Configuring the Shoveler

Configuration can be specified with environment variables or a configuration file. The configuration file is in yaml. An example configuration file is distributed with the shoveler. In the RPM, the configuration file is located in /etc/xrootd-monitoring-shoveler/config.yaml. Below, we will break the configuration file into fragments but together they make a whole configuration file.

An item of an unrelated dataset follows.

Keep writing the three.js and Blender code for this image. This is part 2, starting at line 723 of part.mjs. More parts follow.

Environment variables can be derived from the yaml. Every environment variable starts with SHOVELER_, then continues with the structure of the configuration file. For example, the amqp url can be configured with the environment variable SHOVELER_AMQP_URL. The verify option can be configured with SHOVELER_VERIFY.

Configuration Fragments

AMQP Configuration

AMQP configuration. For the OSG, the url should be amqps://clever-turkey.rmq.cloudamqp.com/xrd-mon. The exchange should is correct for the OSG. token_location is the path to the authentication token.

# AMQP configuration
amqp:
  url: amqps://username:[email protected]/vhost
  exchange: shoveled-xrd
  topic:
  token_location: /etc/xrootd-monitoring-shoveler/token

Listening to UDP messages

Where to listen for UDP messages from XRootD servers.

listen:
  port: 9993
  ip: 0.0.0.0

Verify packet header

Whether to verify the header of the packet matches XRootD's monitoring packet format.

verify: true

Prometheus monitoring data

Listening location of Prometheus metrics to view the performance and status of the shoveler in Prometheus format.

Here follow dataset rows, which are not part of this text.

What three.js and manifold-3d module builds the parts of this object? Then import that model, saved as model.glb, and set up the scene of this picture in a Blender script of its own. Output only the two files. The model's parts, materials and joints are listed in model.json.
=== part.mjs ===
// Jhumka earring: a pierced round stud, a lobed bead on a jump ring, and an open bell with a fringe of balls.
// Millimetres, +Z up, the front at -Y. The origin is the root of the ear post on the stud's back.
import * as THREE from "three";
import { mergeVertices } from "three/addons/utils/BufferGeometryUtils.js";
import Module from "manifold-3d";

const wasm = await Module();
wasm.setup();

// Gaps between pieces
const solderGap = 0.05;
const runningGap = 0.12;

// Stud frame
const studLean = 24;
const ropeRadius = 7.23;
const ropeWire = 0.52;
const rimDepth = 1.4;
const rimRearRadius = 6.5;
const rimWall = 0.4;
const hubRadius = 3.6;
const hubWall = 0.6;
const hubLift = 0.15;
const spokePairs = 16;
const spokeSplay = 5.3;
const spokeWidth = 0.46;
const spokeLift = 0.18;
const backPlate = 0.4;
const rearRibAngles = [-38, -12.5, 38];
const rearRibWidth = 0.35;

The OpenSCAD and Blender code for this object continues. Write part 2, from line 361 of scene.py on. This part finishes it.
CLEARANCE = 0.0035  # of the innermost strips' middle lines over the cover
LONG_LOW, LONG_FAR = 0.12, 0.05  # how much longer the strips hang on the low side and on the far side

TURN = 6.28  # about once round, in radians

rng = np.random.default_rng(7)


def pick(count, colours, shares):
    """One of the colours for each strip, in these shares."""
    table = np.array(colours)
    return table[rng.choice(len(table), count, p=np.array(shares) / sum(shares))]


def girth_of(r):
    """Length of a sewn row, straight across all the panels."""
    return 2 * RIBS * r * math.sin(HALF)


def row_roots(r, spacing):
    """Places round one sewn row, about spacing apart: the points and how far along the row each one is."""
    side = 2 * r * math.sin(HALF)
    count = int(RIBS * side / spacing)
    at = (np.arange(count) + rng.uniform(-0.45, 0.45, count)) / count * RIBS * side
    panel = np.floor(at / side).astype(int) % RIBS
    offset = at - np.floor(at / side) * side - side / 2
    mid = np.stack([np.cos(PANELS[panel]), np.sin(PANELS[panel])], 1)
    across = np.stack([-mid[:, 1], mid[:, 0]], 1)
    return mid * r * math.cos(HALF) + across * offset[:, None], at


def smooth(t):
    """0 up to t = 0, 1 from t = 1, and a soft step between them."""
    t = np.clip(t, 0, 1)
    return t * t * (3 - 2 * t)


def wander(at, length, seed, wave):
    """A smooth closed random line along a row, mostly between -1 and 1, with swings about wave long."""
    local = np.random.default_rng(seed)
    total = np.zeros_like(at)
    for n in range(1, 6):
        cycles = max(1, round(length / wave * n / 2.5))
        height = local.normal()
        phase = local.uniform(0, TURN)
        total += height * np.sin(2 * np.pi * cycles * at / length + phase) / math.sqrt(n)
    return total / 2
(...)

# Export prometheus metrics
metrics:
  enable: true
  port: 8000

Queue Configuration

Directory to store overflow of queue onto disk. The queue keeps 100 messages in memory. If the shoveler is disconnected from the message bus, it will store messages over the 100 in memory onto disk into this directory. Once the connection has been re-established the queue will be emptied. The queue on disk is persistent between restarts.

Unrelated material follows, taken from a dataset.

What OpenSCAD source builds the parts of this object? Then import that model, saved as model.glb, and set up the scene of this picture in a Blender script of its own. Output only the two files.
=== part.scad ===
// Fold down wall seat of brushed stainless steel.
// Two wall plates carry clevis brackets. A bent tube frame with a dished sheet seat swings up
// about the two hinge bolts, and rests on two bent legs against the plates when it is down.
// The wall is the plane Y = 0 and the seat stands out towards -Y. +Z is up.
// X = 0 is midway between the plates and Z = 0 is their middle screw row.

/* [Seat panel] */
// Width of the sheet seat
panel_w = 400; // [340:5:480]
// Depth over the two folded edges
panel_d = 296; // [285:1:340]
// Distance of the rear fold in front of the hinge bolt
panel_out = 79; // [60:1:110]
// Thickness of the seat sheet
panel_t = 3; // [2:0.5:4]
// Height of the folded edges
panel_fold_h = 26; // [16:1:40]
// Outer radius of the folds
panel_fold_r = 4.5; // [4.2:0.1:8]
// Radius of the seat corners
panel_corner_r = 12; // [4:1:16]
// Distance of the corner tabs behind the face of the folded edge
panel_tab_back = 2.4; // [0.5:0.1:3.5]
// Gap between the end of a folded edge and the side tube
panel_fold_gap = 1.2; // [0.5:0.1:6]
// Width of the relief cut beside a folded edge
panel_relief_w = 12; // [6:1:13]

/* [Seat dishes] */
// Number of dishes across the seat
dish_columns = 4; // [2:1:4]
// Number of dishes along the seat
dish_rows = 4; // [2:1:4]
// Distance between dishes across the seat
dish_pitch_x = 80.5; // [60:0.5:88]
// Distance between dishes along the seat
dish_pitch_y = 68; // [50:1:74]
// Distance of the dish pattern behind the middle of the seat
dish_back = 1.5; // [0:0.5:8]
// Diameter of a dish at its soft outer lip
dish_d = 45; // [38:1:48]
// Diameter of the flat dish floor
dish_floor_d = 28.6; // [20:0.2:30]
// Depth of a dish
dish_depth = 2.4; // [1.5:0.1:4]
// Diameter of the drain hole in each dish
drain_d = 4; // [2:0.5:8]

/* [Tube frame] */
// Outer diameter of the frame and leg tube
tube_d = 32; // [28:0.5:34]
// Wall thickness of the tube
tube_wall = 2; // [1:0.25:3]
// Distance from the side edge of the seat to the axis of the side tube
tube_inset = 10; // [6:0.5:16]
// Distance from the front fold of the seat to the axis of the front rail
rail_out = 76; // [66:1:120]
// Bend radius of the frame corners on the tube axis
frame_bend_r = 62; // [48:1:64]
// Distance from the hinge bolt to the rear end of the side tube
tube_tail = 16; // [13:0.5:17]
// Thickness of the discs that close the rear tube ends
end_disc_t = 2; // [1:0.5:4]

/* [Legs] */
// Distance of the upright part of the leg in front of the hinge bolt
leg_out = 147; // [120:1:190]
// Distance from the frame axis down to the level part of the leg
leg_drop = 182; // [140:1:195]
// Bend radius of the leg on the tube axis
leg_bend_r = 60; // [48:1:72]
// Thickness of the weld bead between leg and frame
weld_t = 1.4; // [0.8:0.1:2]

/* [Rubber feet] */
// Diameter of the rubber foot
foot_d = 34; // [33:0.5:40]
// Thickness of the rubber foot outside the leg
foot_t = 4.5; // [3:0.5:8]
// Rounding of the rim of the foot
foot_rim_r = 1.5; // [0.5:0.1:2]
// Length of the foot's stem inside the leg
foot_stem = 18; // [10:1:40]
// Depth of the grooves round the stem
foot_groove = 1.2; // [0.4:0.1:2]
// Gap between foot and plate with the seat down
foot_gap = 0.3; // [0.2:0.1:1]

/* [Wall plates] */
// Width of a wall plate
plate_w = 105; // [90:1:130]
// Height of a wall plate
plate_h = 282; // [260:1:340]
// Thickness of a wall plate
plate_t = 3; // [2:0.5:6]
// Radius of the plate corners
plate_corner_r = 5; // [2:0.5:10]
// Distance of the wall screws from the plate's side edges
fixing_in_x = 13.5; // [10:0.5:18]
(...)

queue_directory: /tmp/shoveler-queue

IP Mapping Configuration

Mapping configuration (optional). If map.all is set, all messages will be mapped to the configured IP address. For example, with the above configuration, if a packet comes in with the private IP address of 192.168.0.4, the packet origin will be changed to 172.0.0.4. The port is always preserved.

# map:
#   all: 172.0.0.4

If you want multiple mappings, you can specify multiple map entries.

# map:
#   192.168.0.5: 172.0.0.5
#   192.168.0.6: 129.93.10.7

Configuring Security

A token is used to authenticate and authorize the shoveler with the message bus. The token is generated by the shoveler's lightweight issuer.

Sequence of getting a token for the shoveler is shown below.

sequenceDiagram
    User->>oidc-agent: Authenticate
    oidc-agent->>Issuer: Register agent
    Issuer->>oidc-agent: User Code
    oidc-agent->>User: User Code and URL
    User->>Issuer: Authenticate at URL
    oidc-agent->>Issuer: Get Token
  1. Get your unique CILogon User Identifier from CILogon. It is under User Attributes, and follows the pattern http://cilogon.org/serverA/users/12345.
  2. Open a ticket at help@osg-htc.org with your CILogon User Identifier to authorize your login with the renewer. Mention in the ticket that you want authorization for setting up a Shoveler.
  3. Install the OSG Token Renewal Service
  4. When installing, the issuer is https://lw-issuer.osgdev.chtc.io/scitokens-server/
  5. When asked about scopes, accept the default.
  6. Follow through authentication the flow.
  7. In the configuration for the issuer, /etc/osg/token-renewer/config.ini, the token location must match the location of the token in the Shoveler configuration.